Petrila Mine disaster
- Location of Hunedoara County in Romania
- Date: 15 November 2008
- Location: Petrila, Hunedoara County, Romania;
- Deaths: 13
- Injuries: 13

= Petrila Mine disaster =

Coal mine disaster in Romania

On November 15, 2008, 12 miners died in two explosions at a mine in Petrila, one of six coal mining cities in the Jiu Valley region of Hunedoara County, Romania. On November 24 another miner died at Floreasca Hospital in Bucharest raising the death toll to 13.

==Background==
The first explosion occurred in a coal mine in southwestern Romania, killing eight miners. Prime Minister Călin Popescu Tăriceanu said the explosion that killed the miners in the coal-rich Jiu Valley occurred at a depth of 950 meters.

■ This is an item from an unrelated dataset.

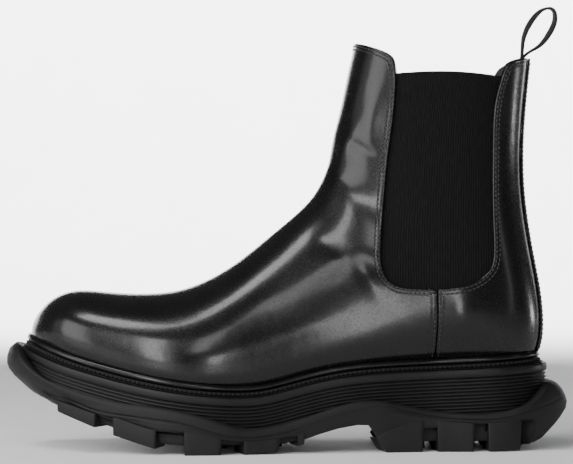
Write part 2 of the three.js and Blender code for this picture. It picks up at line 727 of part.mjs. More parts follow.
addPiece('vamp', vamp(), 'polishedLeather');
addPiece('quarter_outer', quarter(outerHalf), 'polishedLeather');
addPiece('quarter_inner', quarter(innerHalf), 'polishedLeather');
addPiece('back_strap', backStrap(), 'polishedLeather');
addPiece('gore_outer', gore(outerHalf), 'elastic');
addPiece('gore_inner', gore(innerHalf), 'elastic');
addPiece('toe_puff', toePuff(), 'stiffener');
addPiece('heel_counter', heelCounter(), 'stiffener');
addPiece('vamp_interlining', vampInterlining(), 'fabric');
addPiece('vamp_lining', lining(vampPattern()), 'liningLeather');
addPiece('quarter_lining', lining(quarterPattern()), 'liningLeather');
addPiece('insole_board', insoleBoard(), 'board');
addPiece('heel_pad', heelPad(), 'foam');
addPiece('footbed', footbed(), 'liningLeather');
addPiece('shank', shank(), 'steel');
addPiece('bottom_filler', bottomFiller(), 'cork');
addPiece('rand', rand(), 'rubber');
addPiece('welt', welt(), 'rubber');
addPiece('midsole', midsole(), 'rubber');
addPiece('outsole', outsole(), 'rubber');
addPiece('pull_loop', pullLoop(), 'ribbon');
addPiece('pull_loop_tail', pullLoopTail(), 'ribbon');

export default boot;
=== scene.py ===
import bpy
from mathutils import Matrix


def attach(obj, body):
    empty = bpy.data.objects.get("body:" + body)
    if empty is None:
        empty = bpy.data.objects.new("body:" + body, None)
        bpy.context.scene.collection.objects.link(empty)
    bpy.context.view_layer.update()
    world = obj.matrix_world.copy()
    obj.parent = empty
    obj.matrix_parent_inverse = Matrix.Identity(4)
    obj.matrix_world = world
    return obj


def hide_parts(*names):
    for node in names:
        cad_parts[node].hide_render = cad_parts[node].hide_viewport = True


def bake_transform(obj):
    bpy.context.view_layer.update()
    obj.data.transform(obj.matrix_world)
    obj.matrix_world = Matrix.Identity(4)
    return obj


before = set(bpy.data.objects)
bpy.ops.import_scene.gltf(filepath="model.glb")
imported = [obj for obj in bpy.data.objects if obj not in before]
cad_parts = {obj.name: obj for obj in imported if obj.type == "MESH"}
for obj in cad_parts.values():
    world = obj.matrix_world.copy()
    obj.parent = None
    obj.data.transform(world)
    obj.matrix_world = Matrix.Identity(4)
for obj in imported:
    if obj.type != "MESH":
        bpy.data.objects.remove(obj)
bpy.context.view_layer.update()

import bpy
import numpy as np
from bpy.props import FloatProperty, FloatVectorProperty, PointerProperty
from bpy.types import Operator, Panel, PropertyGroup
from mathutils import Matrix

bl_info = {
    "name": "Chelsea boot",
    "version": (1, 0, 0),
    "blender": (4, 5, 0),
    "location": "3D View > Sidebar > Boot",
    "description": "Builds a polished leather chelsea boot on a grooved, lugged sole",
    "category": "Add Mesh",
}

MM = 0.001
TAU = 2 * np.pi
OUTER, INNER = -1, 1  # sides of the left boot: outer is -Y

# ---- curves ----------------------------------------------------------------------------------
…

A second explosion killed four rescue workers, said Ilie Păducel, mayor of the town of Petrila where the mine is located. Hundreds of relatives gathered at the mine after the first explosion, Realitatea TV reported. Romanian President Traian Băsescu said he would travel to the site later Saturday.

Mine officials said the explosions were believed to have been caused by an accumulation of methane gas. Officials banned anyone from going down in to mine for the next 48 hours. Eight injured were treated for burns, and officials said about 100 miners were working at the time of the first explosion.

Mining was once a thriving industry in Romania, employing almost half a million people, and miners were a feared political force in the 1990s.

However, the industry struggled in the years before the explosion, as cheaper imported coal and cleaner forms of energy emerged. Previously, in 2001, a Romanian mining explosion left 14 people dead.